I came to Jacksonville at August 1st, but I think my baggage was not really ready yet, so it stayed a little bit longer in Switzerland. The travel was pretty agreeable, no trouble with the airport, the planes or anything else.

It seemed to be so short in a way. At all I had a 22 hour travel. But when I left my home, I knew that a new part of my life would begin and 22 hours were just not enough to really realize that, I had so a lot to think about, to look forward to and to look backward to some stuff (but when I’m honest I have to say, that I think even a week would not have been long enough).

I arrived at 10.30 p.m. here and I was like paralyzed because everything was going so fast. I met my host family, Al, Ken and all the other guys. I couldn’t even say any more what we did at the airport. I was so tired, but not because I couldn’t sleep the night before, OH NO, I was so tired but I promised my mother that my room would be cleaned up when I leave, and there was more to do than I thought. Finally I went to bed at 5:15 a.m. and I had to get up at 5:30. So when I arrived I was up since 40 hours and the only thing I wanted to do, was searching a bed and sleep.

When I woke up the next morning I looked through the window and it was raining, yes RAINING! I thought: Hello! That that’s definitely not, what I signed in for; I want some hot temperatures and sunshine everyday. But the next day the sun shined and everything was ok.

School began at August 7th, so I had the first week vacation, and I was pretty happy for that, because I could just chill out a little bit, get acquainted with my host family and assimilate the climate.

Time was running and my first school day was unavoidable. I got my schedule not until the first school day, so I had no chance to prepare myself, neither for the school nor for the two culture shocks, which hit me that day.

The first culture shock was the getting up that morning. My alarm clock war ringing at 6.00 a.m. that morning, I felt like I would be in a nightmare and thought that I’m not going to survive that longer than a week. I could sleep in Switzerland to 7 a.m. and I hour of sleep in the morning is an age! But with the time I got in use with it.

The second culture shock was not at all the bigger number of people at my school (2500 students), I mean it was really, really, REALLY bigger than at my school in Switzerland (250 students), but I could handle that. The thing that really hit me totally unprepared was all the strange rules at school.

The first thing somebody said to me was: “Tuck your shirt in!” I turned around and saw an attendant, who looked at me like a hungry bloodhound.

I could find my first classroom easily, with the help of my map. After sitting five minutes in my Speech class, what turned later to my favorite class, somebody called my name through a loudspeaker. My teacher explained me that I have to get my ID. So I went to an odyssey of eighty minutes and six different stations, because everybody told me, that the people at the other office would have my ID.

I finally got it and got instructed that I have to wear it everyday, every lesson, and every minute.

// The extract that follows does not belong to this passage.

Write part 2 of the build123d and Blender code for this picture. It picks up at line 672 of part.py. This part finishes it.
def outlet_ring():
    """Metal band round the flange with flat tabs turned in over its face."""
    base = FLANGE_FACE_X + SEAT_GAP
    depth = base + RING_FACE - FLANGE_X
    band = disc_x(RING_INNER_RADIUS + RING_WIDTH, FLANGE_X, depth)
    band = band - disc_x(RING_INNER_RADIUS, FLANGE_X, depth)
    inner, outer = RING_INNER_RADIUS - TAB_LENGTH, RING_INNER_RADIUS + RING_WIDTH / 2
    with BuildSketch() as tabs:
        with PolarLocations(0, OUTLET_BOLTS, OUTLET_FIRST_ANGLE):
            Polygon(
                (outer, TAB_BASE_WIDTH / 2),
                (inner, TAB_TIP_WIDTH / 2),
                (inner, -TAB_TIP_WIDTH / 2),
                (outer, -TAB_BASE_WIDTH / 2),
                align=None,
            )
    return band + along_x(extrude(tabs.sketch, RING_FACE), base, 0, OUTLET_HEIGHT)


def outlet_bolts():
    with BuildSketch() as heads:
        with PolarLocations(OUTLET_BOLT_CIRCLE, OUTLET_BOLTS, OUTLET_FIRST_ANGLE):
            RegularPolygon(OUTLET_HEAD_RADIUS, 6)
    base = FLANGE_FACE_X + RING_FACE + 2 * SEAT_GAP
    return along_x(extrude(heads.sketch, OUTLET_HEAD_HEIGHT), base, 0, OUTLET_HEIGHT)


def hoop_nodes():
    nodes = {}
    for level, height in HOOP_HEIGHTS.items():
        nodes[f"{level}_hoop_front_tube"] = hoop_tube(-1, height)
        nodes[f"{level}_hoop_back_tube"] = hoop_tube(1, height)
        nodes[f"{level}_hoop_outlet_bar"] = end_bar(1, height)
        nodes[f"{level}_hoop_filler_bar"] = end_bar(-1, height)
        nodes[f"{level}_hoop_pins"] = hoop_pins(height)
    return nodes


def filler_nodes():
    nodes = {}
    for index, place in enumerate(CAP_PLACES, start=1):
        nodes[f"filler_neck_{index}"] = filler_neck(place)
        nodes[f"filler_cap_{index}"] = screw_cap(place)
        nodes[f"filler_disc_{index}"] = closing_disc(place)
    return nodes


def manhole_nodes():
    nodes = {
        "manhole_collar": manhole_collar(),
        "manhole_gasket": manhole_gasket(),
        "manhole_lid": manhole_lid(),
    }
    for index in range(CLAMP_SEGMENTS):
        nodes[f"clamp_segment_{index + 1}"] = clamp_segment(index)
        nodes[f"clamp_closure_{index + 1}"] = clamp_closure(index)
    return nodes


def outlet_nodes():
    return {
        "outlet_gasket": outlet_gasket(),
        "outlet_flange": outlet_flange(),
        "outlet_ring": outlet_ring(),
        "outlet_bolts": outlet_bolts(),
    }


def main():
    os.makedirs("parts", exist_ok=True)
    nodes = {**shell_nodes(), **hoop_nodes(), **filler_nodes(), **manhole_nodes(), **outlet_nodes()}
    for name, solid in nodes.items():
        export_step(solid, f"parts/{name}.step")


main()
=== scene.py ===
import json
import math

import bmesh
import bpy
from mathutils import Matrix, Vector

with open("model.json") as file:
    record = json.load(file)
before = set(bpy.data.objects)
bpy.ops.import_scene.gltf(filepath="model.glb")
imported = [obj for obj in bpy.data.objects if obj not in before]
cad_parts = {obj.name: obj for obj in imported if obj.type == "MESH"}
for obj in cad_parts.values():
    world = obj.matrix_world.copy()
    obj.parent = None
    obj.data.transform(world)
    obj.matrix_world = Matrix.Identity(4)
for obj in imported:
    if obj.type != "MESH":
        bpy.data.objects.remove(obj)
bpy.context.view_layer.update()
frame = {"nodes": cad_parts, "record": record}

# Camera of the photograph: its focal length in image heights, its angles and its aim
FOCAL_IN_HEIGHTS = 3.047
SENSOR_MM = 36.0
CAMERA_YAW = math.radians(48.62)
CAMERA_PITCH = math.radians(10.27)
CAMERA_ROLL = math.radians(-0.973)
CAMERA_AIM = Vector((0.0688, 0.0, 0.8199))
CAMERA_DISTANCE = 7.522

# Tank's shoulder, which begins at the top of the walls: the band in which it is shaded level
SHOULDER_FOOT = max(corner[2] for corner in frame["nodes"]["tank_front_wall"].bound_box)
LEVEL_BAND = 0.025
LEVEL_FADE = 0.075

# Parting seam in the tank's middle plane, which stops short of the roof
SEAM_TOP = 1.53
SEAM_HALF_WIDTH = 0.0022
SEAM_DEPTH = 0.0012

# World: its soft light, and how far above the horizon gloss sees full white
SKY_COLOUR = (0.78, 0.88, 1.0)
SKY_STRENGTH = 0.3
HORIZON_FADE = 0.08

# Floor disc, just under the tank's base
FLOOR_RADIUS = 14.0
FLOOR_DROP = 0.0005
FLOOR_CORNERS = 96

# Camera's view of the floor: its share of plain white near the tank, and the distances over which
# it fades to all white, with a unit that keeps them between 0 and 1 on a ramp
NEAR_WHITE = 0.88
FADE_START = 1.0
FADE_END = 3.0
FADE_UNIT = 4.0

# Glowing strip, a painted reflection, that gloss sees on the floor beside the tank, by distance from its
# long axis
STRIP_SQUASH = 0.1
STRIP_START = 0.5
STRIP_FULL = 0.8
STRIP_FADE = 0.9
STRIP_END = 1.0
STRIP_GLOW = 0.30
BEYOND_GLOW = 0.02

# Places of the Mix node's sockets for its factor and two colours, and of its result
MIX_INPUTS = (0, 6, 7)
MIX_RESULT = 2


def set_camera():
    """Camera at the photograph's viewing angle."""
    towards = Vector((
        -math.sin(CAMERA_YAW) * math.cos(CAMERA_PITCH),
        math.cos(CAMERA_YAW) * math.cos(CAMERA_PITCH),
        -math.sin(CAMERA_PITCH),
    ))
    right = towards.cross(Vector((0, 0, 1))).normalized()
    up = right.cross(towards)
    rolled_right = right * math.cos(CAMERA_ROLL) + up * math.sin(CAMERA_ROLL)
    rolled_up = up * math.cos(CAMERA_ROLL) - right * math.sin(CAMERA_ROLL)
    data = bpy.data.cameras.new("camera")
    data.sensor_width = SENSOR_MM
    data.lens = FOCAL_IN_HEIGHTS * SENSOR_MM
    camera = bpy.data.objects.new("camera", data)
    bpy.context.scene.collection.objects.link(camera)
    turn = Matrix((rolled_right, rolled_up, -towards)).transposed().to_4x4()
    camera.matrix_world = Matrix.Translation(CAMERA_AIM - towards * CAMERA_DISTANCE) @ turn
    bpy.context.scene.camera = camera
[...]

School here is really totally different, only four lessons a day (I had eight a day in Switzerland), every lessons 90 minutes (45 in Switzerland), only 30 minutes lunchtime (90 in Switzerland), and school ending on 2:15 (4:05 in Switzerland). But except some little problems (my American History teacher still think I’m from Sweden), school went really good; I understood the teachers and the students pretty good and I never really had problems to follow the lessons.

I spent my second weekend at Camp Montgomery, with all the other exchange students and the Rotary guys. The first day was really fun, and it even turned better, when I heard that we could go wakeboarding, because I LOVE wakeboarding. I still have some lively memories of that ride. I had the possibility to make some experiences with the wakeboard in Switzerland, but it was always on a lift. Here we used a boat, and a boat produces waves, and I had no idea how to handle the waves. I tried it with a little 180, but I miscalculated the wave and had a pretty hard bail.

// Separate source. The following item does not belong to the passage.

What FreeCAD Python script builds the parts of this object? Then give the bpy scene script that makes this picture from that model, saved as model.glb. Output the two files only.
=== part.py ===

I got some really bad headache that night and I went to bed early. When I woke up two days later, my pillow was full of blood and after a visit by the doctor, I got the devastating message that I can’t go into the water for two months (!!!!). For the time being, my dreams about surfing were destroyed. 

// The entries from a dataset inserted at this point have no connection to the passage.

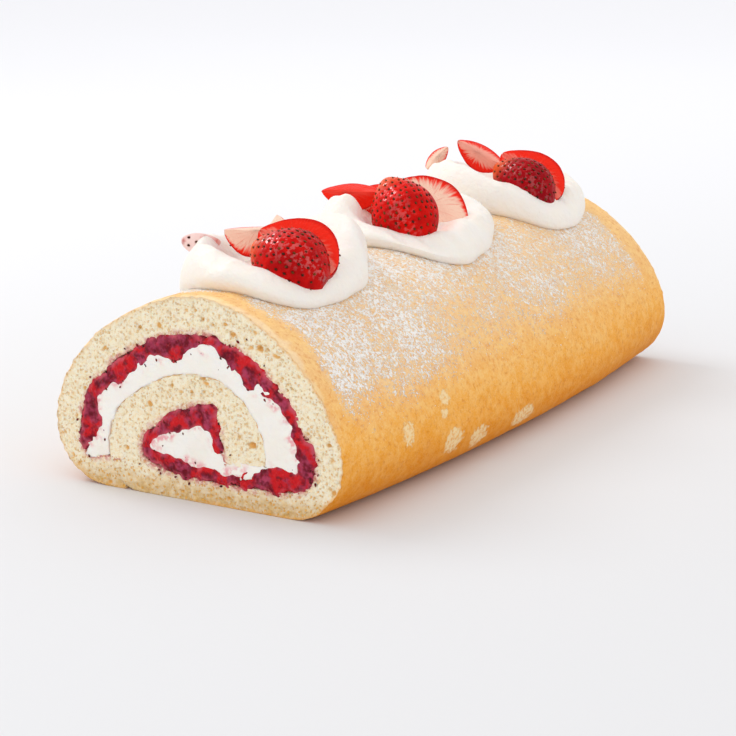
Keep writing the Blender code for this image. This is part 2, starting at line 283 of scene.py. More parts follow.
class DollopSettings(bpy.types.PropertyGroup):
    """Sizes of the spooned cream on top."""

    sectors: IntProperty(name="Sectors", description="Steps round each dollop", default=260)
    rings: IntProperty(name="Rings", description="Steps from the middle to the rim", default=96)
    fold: length_setting("Folds", "Height of the spoon's folds, in mm", 1.25)
    cream: colour_setting("Cream", "Colour of the cream on top", (245, 239, 232))


class StrawberrySettings(bpy.types.PropertyGroup):
    """Sizes and colours of the cut strawberries."""

    rings: IntProperty(name="Rings", description="Steps along each piece", default=64)
    seed_spacing: length_setting("Seed spacing", "Distance between seeds, in mm", 2.55)
    seed_length: length_setting("Seed length", "Length of a seed, in mm", 1.35)
    dimple: length_setting("Dimple depth", "Depth of the dimple round a seed, in mm", 0.42)
    skin: colour_setting("Skin", "Colour of the ripe skin", (222, 20, 10))
    skin_dark: colour_setting("Dark skin", "Colour of the ripest skin", (156, 6, 12))
    rim: colour_setting("Outer flesh", "Colour of the flesh under the skin", (248, 44, 26))
    core: colour_setting("Inner flesh", "Colour of the pale flesh in the middle", (255, 218, 194))
    seed: colour_setting("Seed", "Colour of the seeds", (62, 20, 8))


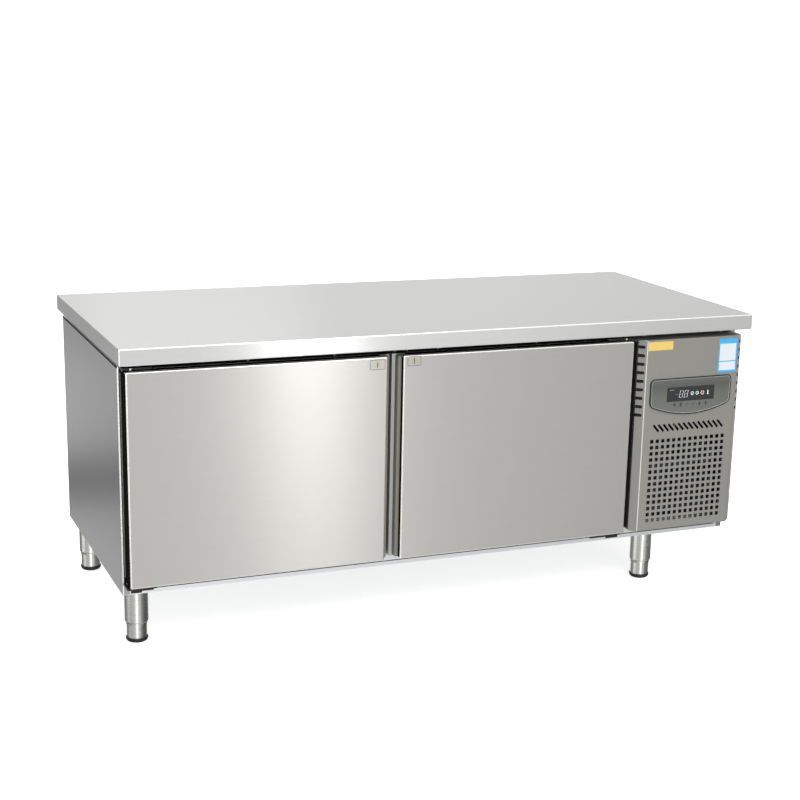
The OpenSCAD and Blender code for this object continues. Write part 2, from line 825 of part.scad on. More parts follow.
// The motor on a strap whose two posts stand on the shroud
module condenser_motor() color("black") difference() {
    strap_y = motor_front + motor_d;
    post_x = fan_r + fan_play + strap_past;
    strap_x = post_x + 1.5*post_r;
    union() {
        rod_y(bay_mid, fan_z, motor_r, motor_front, strap_y);
        block([bay_mid - strap_x, bay_mid + strap_x], [strap_y, strap_y + strap_t],
              [fan_z - strap_h/2, fan_z + strap_h/2]);
        for (side = [-1, 1])
            rod_y(bay_mid + side*post_x, fan_z, post_r, shroud_b, strap_y + strap_t/2);
    }
    rod_y(bay_mid, fan_z, shaft_r + pin_play, motor_front - 1, motor_front + fan_shaft_bore);
}

module condenser_fan() color("slategray")
    fan_rotor(bay_mid, rotor_front, fan_z, fan_r, rotor_d, hub_r, fan_shaft);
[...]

One week later, I went to my first football game (thanks Ken), and damn I love it! I had the possibility to sit in the first row and I had the luck to see the Jaguars winning (what is really not happening every day). Since then I’m sitting almost every Sunday afternoon in front of the TV, with my host brother, who is explaining me what is going on, watching football games. 

Finally I can say that at first glance the two cultures (Swiss and American), do not seem to be so different. But when one is living in this other culture, one sees all the little differences, which seem to be so unimportant, but at the end, all the little differences between the cultures, is exactly that, all the little adorable things, which you can only see, when you are living in this culture, which are making out a culture. It is all the experiences, good and bad, which make you able to say that you know the culture, and the people which are living in it.

There is still so much to say, but I think that journal is already too long and I’m probably going to have more possibilities to tell you about me, and my life here.